Bolivia’s commander was a Prussian WWI veteran, General Hans Kundt, who had trained the Bolivian army for decades. Unfortunately for Bolivia, he thought airmen were prone to exaggerate, so ignored warnings about Paraguayan encirclements. He had never visited the Chaco before the war, and would often disperse his men in simultaneous attacks, wasting Bolivian strength. He also acted as his own chief of staff, never appointing an intelligence officer; his officers suspected that he did not ask for more troops to make life easier for his ally, President Salamanca.

Bolivia had long had a terrible military record, losing much territory over the years to neighbours – including its coastline, taken by Chile in 1884. Astonishingly, according to its chief of operations, the Bolivian army lacked a single document about the Chaco till August 1931, and had not bothered to study the earlier skirmishes in the region in 1928. Few Bolivian officers studied abroad – unlike Paraguayan officers, who proved tactically less conservative – while many Bolivian reservists lacked experience and discipline. Stories relate how Bolivian army drivers would sometimes stage breakdowns and take long breaks while soldiers were dying of thirst.

While the Paraguayan soldiers were used to the Chaco’s climate, their Bolivian adversaries were mainly from the Andes, and found conditions oppressive. To make matters worse, Bolivia had no Chaco railways, while five Paraguayan railways connected the Chaco to the Paraguay River. As a result, it took a fortnight for Bolivian soldiers to reach the front, while Paraguay could move in reinforcements in just four days.

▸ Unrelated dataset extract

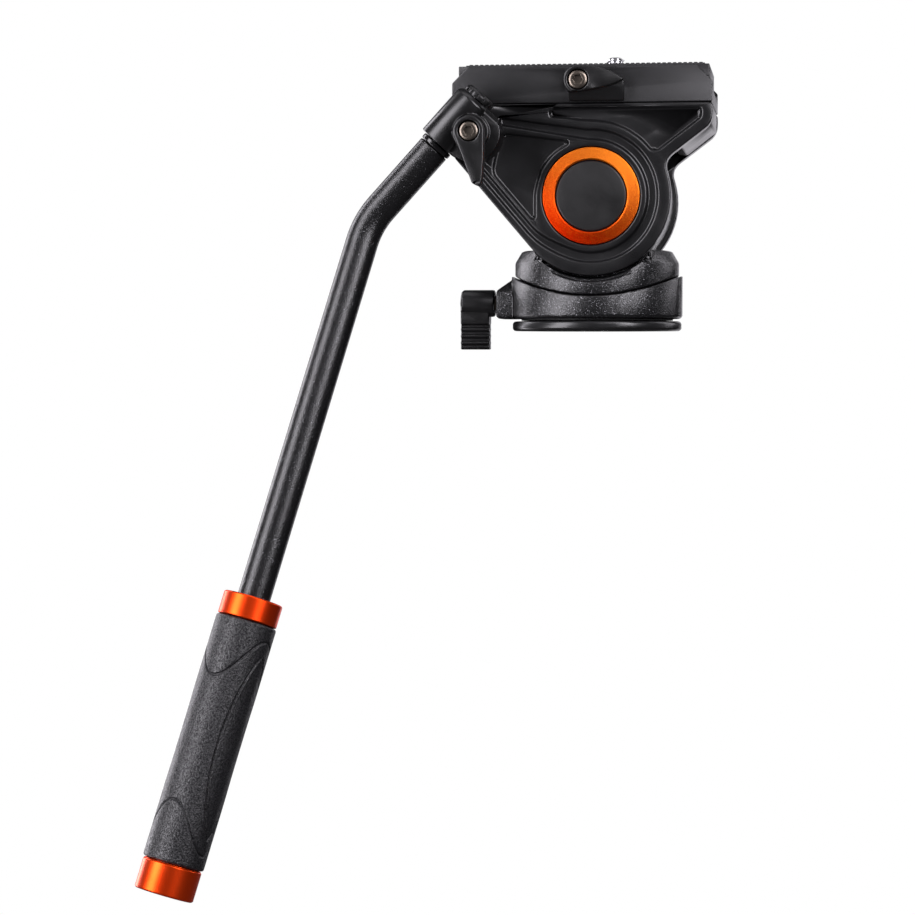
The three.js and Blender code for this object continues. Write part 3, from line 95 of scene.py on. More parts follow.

Described as South America’s first ‘modern’ conflict, the Chaco War also saw history’s last dogfight between biplanes. Images: Wikimedia Commons

By contrast, Paraguayan commander José Estigarribia understood the key to victory: ‘This will be the war of thirst and I shall drink to victory.’ During the war, he was promoted to general, and then to commander–in-chief. Afterwards, he served as his country’s president from 1939 until his death in a plane crash the following year.

Under his leadership, Paraguayan soldiers would stalk the Bolivian tanks (Paraguay had none), remaining under the guns until the crew members came out for water (tanks could reach 60°C inside), then slaughtering them with machetes and grenades.

One reason Paraguayans were more determined is that they risked losing two-thirds of their country – having already lost a quarter of their territory in the Paraguayan War of 1864-1870 (in which they were defeated by a triple alliance of Argentina, Brazil, and Uruguay). Bolivia only mobilised 60,000 men, and never had more than 40,000 in the Chaco, while Paraguay sent every man it could, and women even donated their wedding rings for the war effort. There was also a racial element: Bolivian officers were mostly white, of Spanish or other European ancestry, while their soldiers were 90% native, mainly speaking Aymara and Quechua. By contrast, the Paraguayan army was far more homogeneous.

In the final analysis, perhaps the journalist Reginald Thompson summed it up, when he wrote: ‘The Bolivians were not fighting the Paraguayans. Powerful interests needing outlets to the sea fought the Paraguayans, using patient Indians as their instruments.’